- Exercise objective -
Below are some records; return each one exactly.

- Data supplied -

* begin *

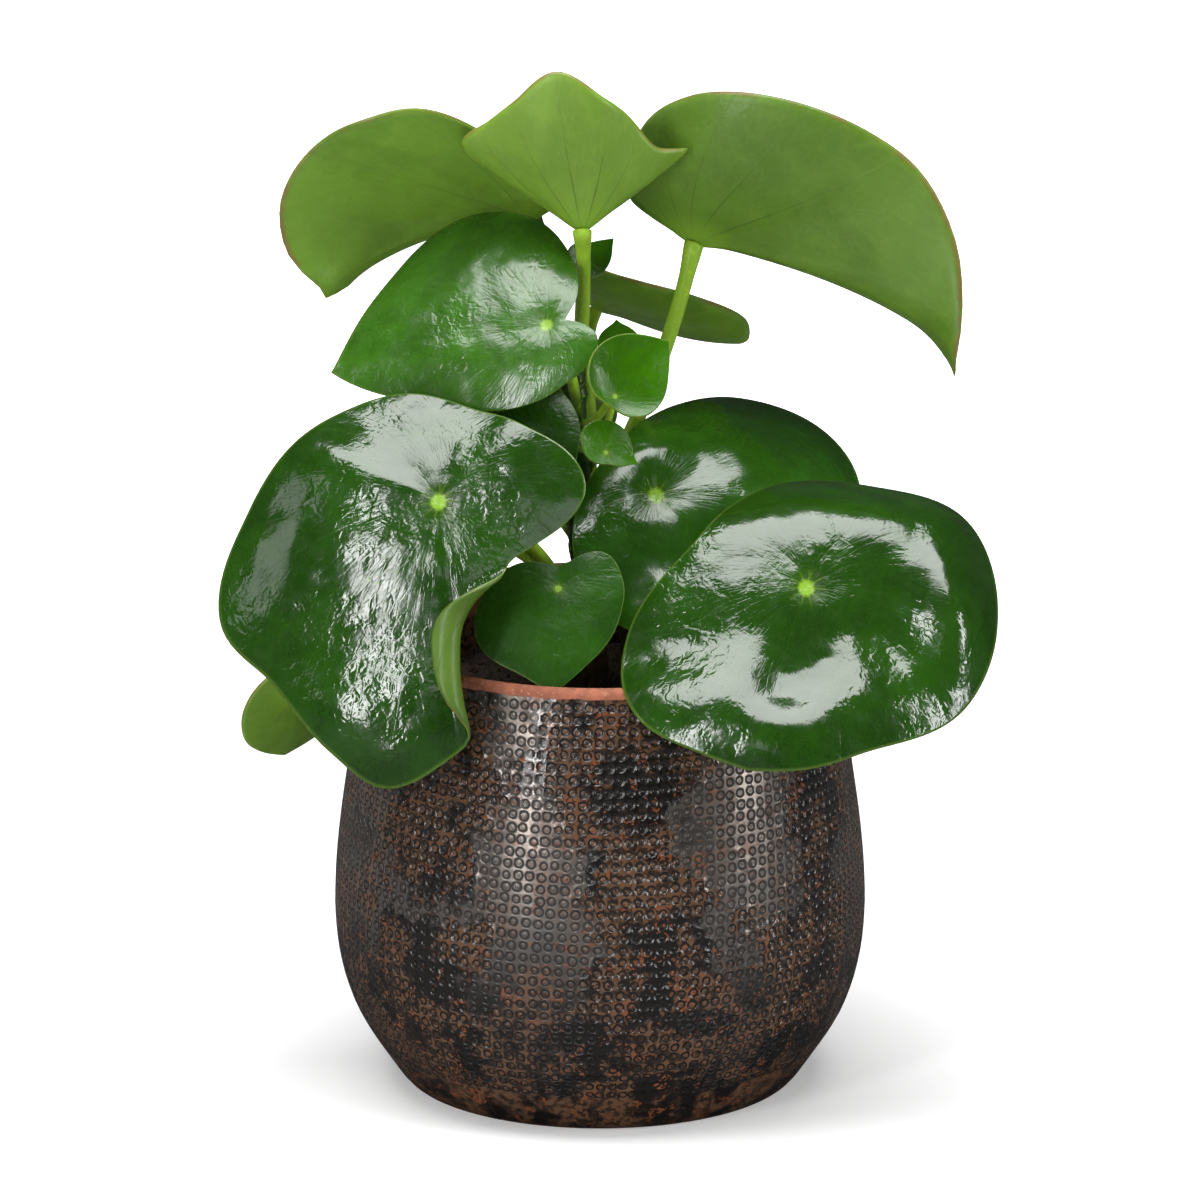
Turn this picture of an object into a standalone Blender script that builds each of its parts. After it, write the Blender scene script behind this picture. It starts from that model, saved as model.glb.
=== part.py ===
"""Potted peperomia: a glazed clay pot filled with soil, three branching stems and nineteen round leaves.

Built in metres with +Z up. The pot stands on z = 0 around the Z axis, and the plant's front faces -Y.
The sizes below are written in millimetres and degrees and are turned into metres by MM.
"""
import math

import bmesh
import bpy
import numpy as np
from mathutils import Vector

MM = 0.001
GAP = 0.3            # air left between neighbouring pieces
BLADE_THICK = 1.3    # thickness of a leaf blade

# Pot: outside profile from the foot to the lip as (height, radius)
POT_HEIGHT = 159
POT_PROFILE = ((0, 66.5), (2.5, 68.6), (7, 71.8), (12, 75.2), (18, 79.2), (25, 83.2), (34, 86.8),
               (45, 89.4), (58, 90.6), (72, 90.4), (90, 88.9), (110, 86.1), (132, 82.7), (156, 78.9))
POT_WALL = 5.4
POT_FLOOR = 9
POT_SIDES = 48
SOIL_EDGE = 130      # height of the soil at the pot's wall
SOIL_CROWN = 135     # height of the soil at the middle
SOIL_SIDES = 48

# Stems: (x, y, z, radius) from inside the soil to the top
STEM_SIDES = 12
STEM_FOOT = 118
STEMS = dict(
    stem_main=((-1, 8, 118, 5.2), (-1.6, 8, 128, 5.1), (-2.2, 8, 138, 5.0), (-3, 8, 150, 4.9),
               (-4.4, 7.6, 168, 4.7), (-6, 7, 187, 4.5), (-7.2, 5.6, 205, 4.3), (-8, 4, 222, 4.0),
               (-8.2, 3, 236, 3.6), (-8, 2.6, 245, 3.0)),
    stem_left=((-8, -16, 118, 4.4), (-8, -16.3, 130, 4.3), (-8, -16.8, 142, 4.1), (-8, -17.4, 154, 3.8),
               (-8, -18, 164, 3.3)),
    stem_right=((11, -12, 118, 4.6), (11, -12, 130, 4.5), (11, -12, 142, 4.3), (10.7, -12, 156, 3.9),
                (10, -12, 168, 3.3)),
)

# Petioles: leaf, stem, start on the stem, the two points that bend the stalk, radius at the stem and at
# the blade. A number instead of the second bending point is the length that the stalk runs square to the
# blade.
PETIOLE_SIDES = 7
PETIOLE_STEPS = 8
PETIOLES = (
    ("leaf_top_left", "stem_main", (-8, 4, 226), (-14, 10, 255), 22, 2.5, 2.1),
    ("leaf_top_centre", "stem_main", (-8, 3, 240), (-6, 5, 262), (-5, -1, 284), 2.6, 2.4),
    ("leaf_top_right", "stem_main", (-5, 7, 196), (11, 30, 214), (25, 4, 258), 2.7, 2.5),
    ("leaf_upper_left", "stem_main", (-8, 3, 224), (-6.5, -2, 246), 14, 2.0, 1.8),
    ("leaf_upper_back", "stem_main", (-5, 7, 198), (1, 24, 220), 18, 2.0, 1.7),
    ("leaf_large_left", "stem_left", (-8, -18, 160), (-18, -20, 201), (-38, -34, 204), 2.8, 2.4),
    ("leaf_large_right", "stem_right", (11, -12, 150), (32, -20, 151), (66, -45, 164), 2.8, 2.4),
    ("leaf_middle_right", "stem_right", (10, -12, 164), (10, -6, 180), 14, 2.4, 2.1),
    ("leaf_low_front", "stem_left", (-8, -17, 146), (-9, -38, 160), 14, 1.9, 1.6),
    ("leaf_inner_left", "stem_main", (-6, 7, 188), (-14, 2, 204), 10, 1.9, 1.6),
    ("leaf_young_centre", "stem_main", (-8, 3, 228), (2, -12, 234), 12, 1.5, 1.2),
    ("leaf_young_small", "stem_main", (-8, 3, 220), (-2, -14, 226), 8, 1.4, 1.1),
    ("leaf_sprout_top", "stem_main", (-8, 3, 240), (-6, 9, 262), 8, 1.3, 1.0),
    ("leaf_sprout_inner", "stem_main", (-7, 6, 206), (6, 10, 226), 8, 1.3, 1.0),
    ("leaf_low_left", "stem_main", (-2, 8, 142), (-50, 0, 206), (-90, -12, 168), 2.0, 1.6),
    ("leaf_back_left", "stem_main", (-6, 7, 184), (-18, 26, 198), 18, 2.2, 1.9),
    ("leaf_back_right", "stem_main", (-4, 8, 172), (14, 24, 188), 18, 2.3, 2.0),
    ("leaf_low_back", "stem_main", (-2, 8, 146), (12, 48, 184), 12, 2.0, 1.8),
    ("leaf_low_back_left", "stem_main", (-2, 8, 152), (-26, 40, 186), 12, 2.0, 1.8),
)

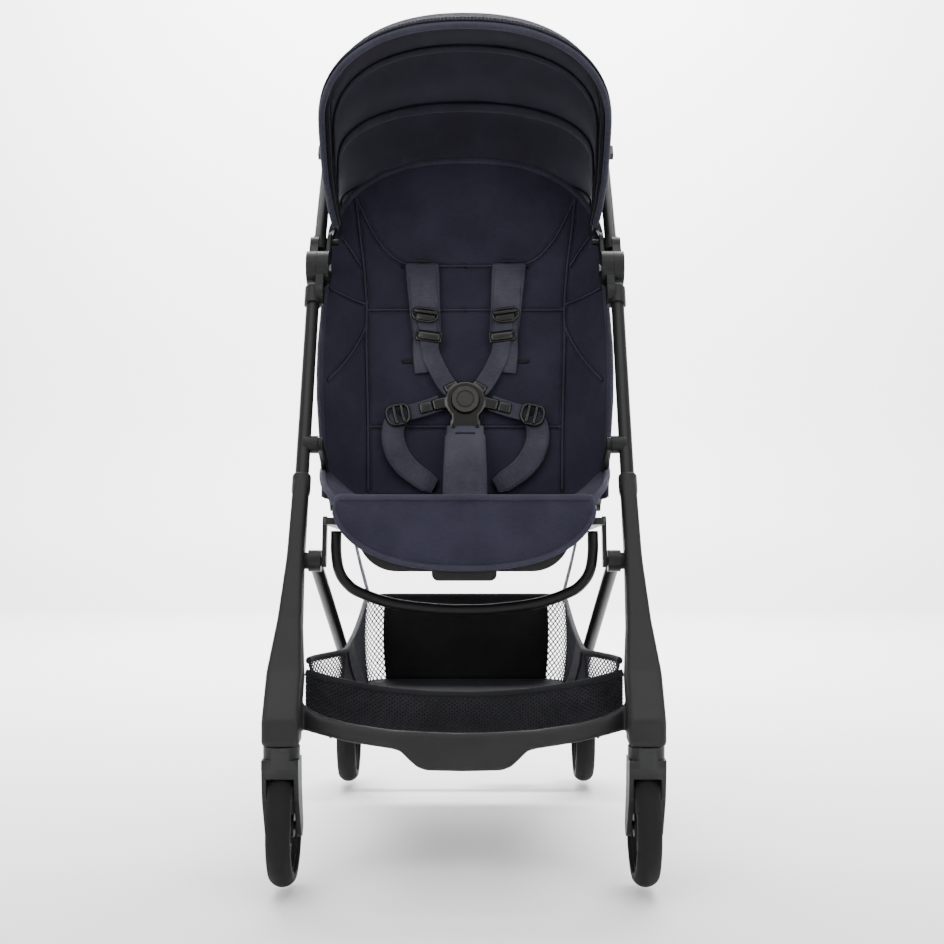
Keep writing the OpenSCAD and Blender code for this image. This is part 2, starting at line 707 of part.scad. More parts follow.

* end *

- Written response -
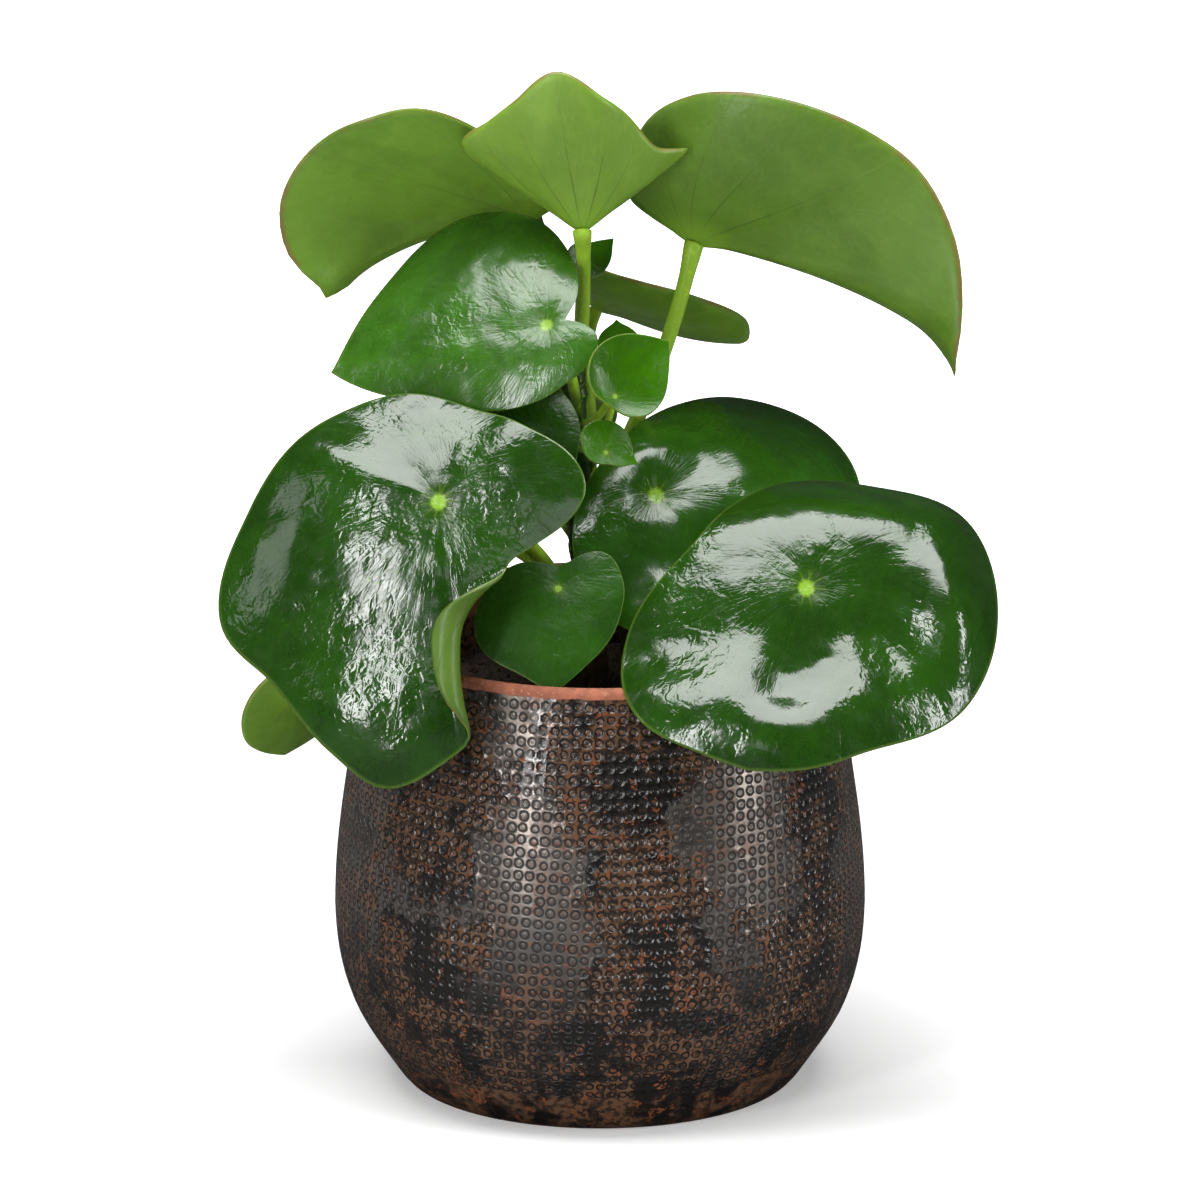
Turn this picture of an object into a standalone Blender script that builds each of its parts. After it, write the Blender scene script behind this picture. It starts from that model, saved as model.glb.
=== part.py ===
"""Potted peperomia: a glazed clay pot filled with soil, three branching stems and nineteen round leaves.

Built in metres with +Z up. The pot stands on z = 0 around the Z axis, and the plant's front faces -Y.
The sizes below are written in millimetres and degrees and are turned into metres by MM.
"""
import math

import bmesh
import bpy
import numpy as np
from mathutils import Vector

MM = 0.001
GAP = 0.3            # air left between neighbouring pieces
BLADE_THICK = 1.3    # thickness of a leaf blade

# Pot: outside profile from the foot to the lip as (height, radius)
POT_HEIGHT = 159
POT_PROFILE = ((0, 66.5), (2.5, 68.6), (7, 71.8), (12, 75.2), (18, 79.2), (25, 83.2), (34, 86.8),
               (45, 89.4), (58, 90.6), (72, 90.4), (90, 88.9), (110, 86.1), (132, 82.7), (156, 78.9))
POT_WALL = 5.4
POT_FLOOR = 9
POT_SIDES = 48
SOIL_EDGE = 130      # height of the soil at the pot's wall
SOIL_CROWN = 135     # height of the soil at the middle
SOIL_SIDES = 48

# Stems: (x, y, z, radius) from inside the soil to the top
STEM_SIDES = 12
STEM_FOOT = 118
STEMS = dict(
    stem_main=((-1, 8, 118, 5.2), (-1.6, 8, 128, 5.1), (-2.2, 8, 138, 5.0), (-3, 8, 150, 4.9),
               (-4.4, 7.6, 168, 4.7), (-6, 7, 187, 4.5), (-7.2, 5.6, 205, 4.3), (-8, 4, 222, 4.0),
               (-8.2, 3, 236, 3.6), (-8, 2.6, 245, 3.0)),
    stem_left=((-8, -16, 118, 4.4), (-8, -16.3, 130, 4.3), (-8, -16.8, 142, 4.1), (-8, -17.4, 154, 3.8),
               (-8, -18, 164, 3.3)),
    stem_right=((11, -12, 118, 4.6), (11, -12, 130, 4.5), (11, -12, 142, 4.3), (10.7, -12, 156, 3.9),
                (10, -12, 168, 3.3)),
)

# Petioles: leaf, stem, start on the stem, the two points that bend the stalk, radius at the stem and at
# the blade. A number instead of the second bending point is the length that the stalk runs square to the
# blade.
PETIOLE_SIDES = 7
PETIOLE_STEPS = 8
PETIOLES = (
    ("leaf_top_left", "stem_main", (-8, 4, 226), (-14, 10, 255), 22, 2.5, 2.1),
    ("leaf_top_centre", "stem_main", (-8, 3, 240), (-6, 5, 262), (-5, -1, 284), 2.6, 2.4),
    ("leaf_top_right", "stem_main", (-5, 7, 196), (11, 30, 214), (25, 4, 258), 2.7, 2.5),
    ("leaf_upper_left", "stem_main", (-8, 3, 224), (-6.5, -2, 246), 14, 2.0, 1.8),
    ("leaf_upper_back", "stem_main", (-5, 7, 198), (1, 24, 220), 18, 2.0, 1.7),
    ("leaf_large_left", "stem_left", (-8, -18, 160), (-18, -20, 201), (-38, -34, 204), 2.8, 2.4),
    ("leaf_large_right", "stem_right", (11, -12, 150), (32, -20, 151), (66, -45, 164), 2.8, 2.4),
    ("leaf_middle_right", "stem_right", (10, -12, 164), (10, -6, 180), 14, 2.4, 2.1),
    ("leaf_low_front", "stem_left", (-8, -17, 146), (-9, -38, 160), 14, 1.9, 1.6),
    ("leaf_inner_left", "stem_main", (-6, 7, 188), (-14, 2, 204), 10, 1.9, 1.6),
    ("leaf_young_centre", "stem_main", (-8, 3, 228), (2, -12, 234), 12, 1.5, 1.2),
    ("leaf_young_small", "stem_main", (-8, 3, 220), (-2, -14, 226), 8, 1.4, 1.1),
    ("leaf_sprout_top", "stem_main", (-8, 3, 240), (-6, 9, 262), 8, 1.3, 1.0),
    ("leaf_sprout_inner", "stem_main", (-7, 6, 206), (6, 10, 226), 8, 1.3, 1.0),
    ("leaf_low_left", "stem_main", (-2, 8, 142), (-50, 0, 206), (-90, -12, 168), 2.0, 1.6),
    ("leaf_back_left", "stem_main", (-6, 7, 184), (-18, 26, 198), 18, 2.2, 1.9),
    ("leaf_back_right", "stem_main", (-4, 8, 172), (14, 24, 188), 18, 2.3, 2.0),
    ("leaf_low_back", "stem_main", (-2, 8, 146), (12, 48, 184), 12, 2.0, 1.8),
    ("leaf_low_back_left", "stem_main", (-2, 8, 152), (-26, 40, 186), 12, 2.0, 1.8),
)

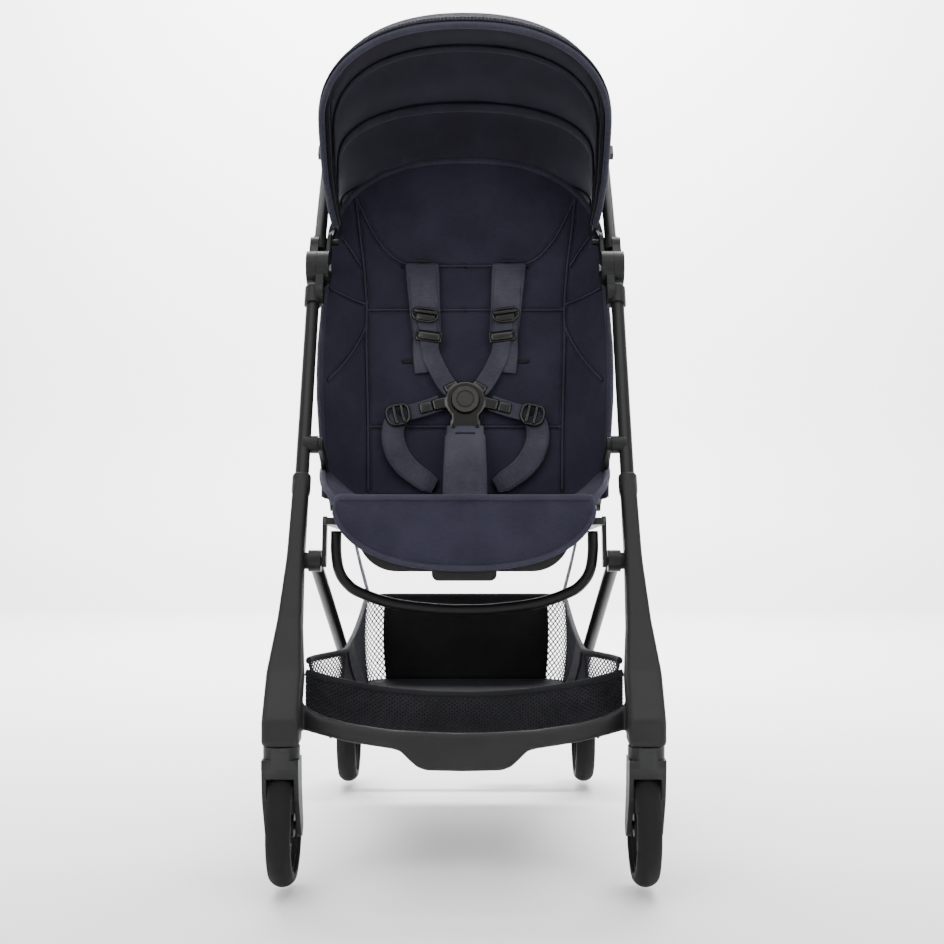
Keep writing the OpenSCAD and Blender code for this image. This is part 2, starting at line 707 of part.scad. More parts follow.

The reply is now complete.